We wanted to take a closer look at the fallout from furloughs, fee hikes and budget cuts at California college campuses. Today, we begin a two-part series called “Learning Curve”. We’ll look at how students and faculty are adjusting…and we’ll start off at Sacramento State.
I went to a place on campus where students congregate: The University Union. Some are deep in books and others are socializing over coffee. The game room is packed with students playing video games, ping-pong…and billiards. Mickey Sisenglanth and two of his friends are in the middle of a game.
“I have a furlough day today and now I’m playing pool.”
Dressed in low-hanging jeans and black t-shirt with a titled ball cap on his head, the 19-year-old would normally be in a Theater Arts class right now. But his professor told students not to come to class.
“She just said she had something to do, something important. So she took a furlough day off today.”
California State University trustees have ordered all full-time faculty to take 24 unpaid furlough days this year. That amounts to about a 10% pay cut. It’s one way C-S-U is dealing with close to $600 million less in state funding. Sisenglanth (see-SANG-lanth) has mixed emotions about the whole thing.
“They reduced the salaries of the professors. I don’t think that’s fair and I don’t think furlough days make up for that. But, I mean for me, personally I like furlough days because it just gives me more time off, more time to relax.”
He likes furlough days…but Asia Robinson doesn’t.
“Some people will probably be happy – ‘yay, no class’ – but I’m like – ‘uh, I have to pay for this still.’
The 20-year-old nursing student is sitting on a couch in a quieter section of the University Union, with an open laptop computer by her side.
“I have had a furlough day. It was for my Bio(logy) class. It was kind of weird because we’re only three-weeks in and have already missed a class.”
Robinson says she feels behind in her studies. And although she empathizes with her professors, Robison says the fact that she’s paying 30% more in student fees this year makes the furloughs even harder to handle.
“I mean I know they have to because they’re getting less money so they have to take some days off. But I think it kind of sucks because we have to pay more money but we’re not in class those days. So I feel like it’s kind of a disadvantage to both of us.”
Alexzander Gaither also feels like he’s at a disadvantage because of the furloughs. Gaither is a trumpet player majoring in jazz studies. The furloughs mean less time in his digital music class.
“…and because there’s so much to do in that class I now have to do a whole bunch of problem solving on my own which can lead me down a path of doing something wrong.”

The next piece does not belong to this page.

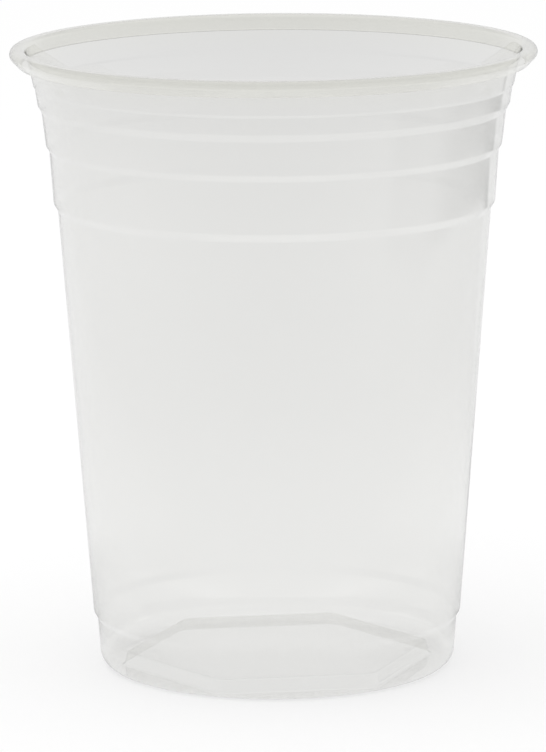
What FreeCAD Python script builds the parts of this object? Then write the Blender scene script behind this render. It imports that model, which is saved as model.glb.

On furlough days, Gaither says he spends his time practicing trumpet. But he’s worried those non-instructional days could ultimately delay his graduation.
“You know it kind of makes it complicated for me to step out of here with the confidence that ‘okay, I got everything that I wanted and needed to get out of this institution.”
That lack of confidence is hard to hear for faculty like Michael Fitzgerald.
“None of us wants to think that we’re not turning out the best graduates we can.”
Fitzgerald is a journalism professor. He’s been teaching at Sacramento State for 23 years. Like other C-S-U faculty members, Fitzgerald has the option of taking his furloughs either on teaching or non-teaching days.
“I was conflicted about it because the classroom time itself is very precious, it’s the only time I know I really have their attention. So I didn’t know exactly what to do.”
Ultimately, Fitzgerald decided to split his furlough days. He’ll take half on days he would normally be in class teaching students. The other half, on days he usually spends in his office grading papers and attending to university business.
“…and I think that many faculty did the same thing. They said ‘we need to make a point here to the Legislature and particularly the trustees of the California State University that if you’re paying people less, they’re probably going to work a little less.’ And that’s exactly what’s going on right now.”
And how does Fitzgerald spend his furlough days?
“Anything but university work – the things that I normally wouldn’t get a chance to do. See my grandchildren, go do things like that.”
Fitzgerald says that’s the bright spot of furloughs. The downside - having a smaller pay check to spend on those days off – and more importantly, feeling regret that students are paying more but getting less out of their professors this year.